State the count of lines below in which the word "with" appears, and add nothing.

→ Information provided:
********************

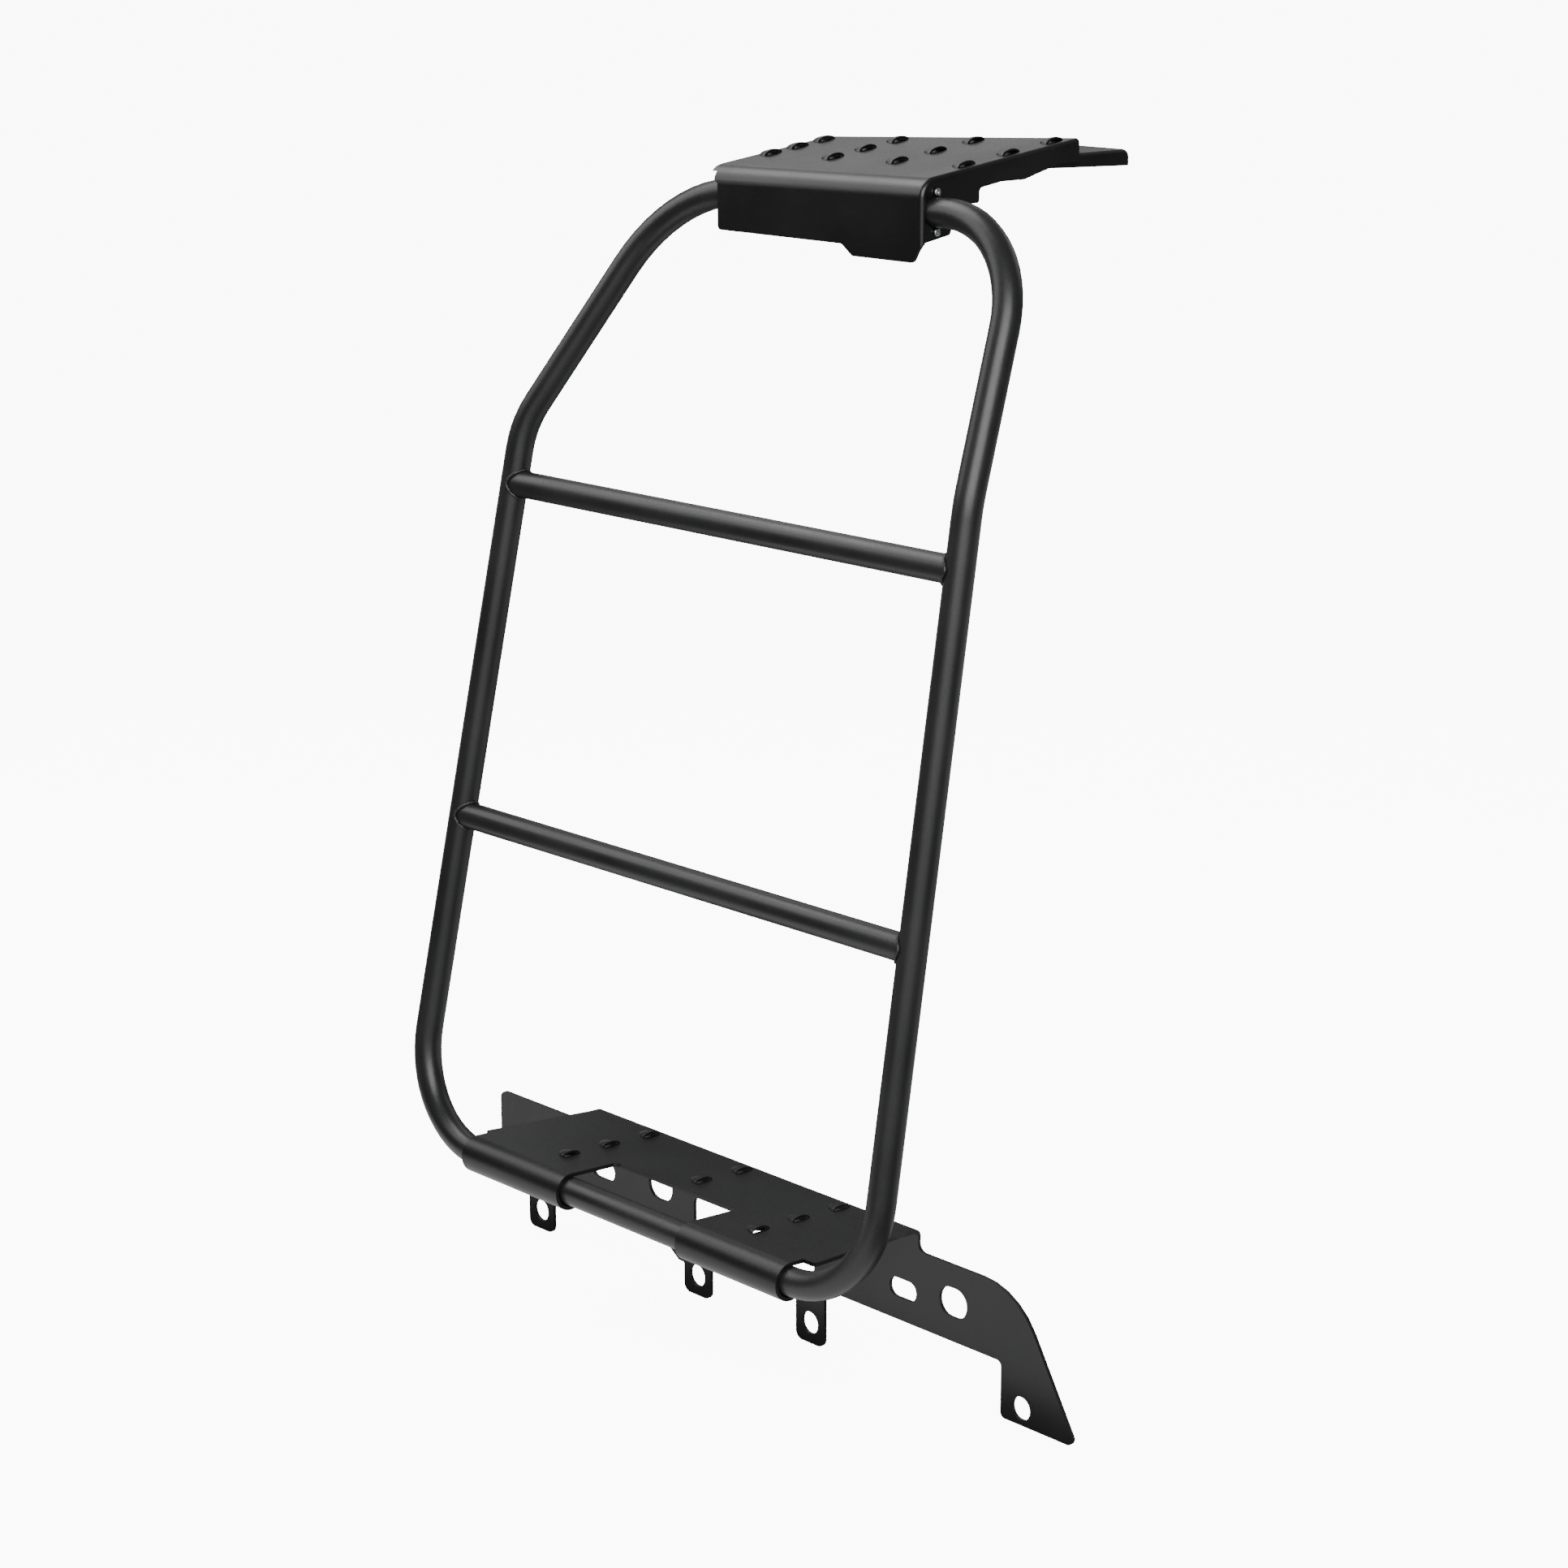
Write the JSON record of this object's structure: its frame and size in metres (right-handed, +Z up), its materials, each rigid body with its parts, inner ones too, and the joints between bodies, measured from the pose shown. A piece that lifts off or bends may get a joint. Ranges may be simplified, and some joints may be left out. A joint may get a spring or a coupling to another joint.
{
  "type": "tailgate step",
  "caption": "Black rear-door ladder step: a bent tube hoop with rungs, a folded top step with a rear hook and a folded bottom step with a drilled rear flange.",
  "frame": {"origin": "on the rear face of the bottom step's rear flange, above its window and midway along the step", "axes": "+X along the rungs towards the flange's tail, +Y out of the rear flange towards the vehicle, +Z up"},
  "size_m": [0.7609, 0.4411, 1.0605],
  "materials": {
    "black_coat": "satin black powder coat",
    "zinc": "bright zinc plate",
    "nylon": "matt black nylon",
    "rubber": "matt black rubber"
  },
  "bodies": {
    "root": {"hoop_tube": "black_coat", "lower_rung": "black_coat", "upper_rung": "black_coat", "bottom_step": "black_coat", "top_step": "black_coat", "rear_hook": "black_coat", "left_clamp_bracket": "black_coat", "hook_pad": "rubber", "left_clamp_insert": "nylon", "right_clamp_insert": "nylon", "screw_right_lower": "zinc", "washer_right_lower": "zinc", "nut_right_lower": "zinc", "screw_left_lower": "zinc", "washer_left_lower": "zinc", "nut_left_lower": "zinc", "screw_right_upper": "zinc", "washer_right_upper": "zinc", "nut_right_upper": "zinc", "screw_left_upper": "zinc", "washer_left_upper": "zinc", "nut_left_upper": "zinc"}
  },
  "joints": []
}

********************

→ Complete output:
2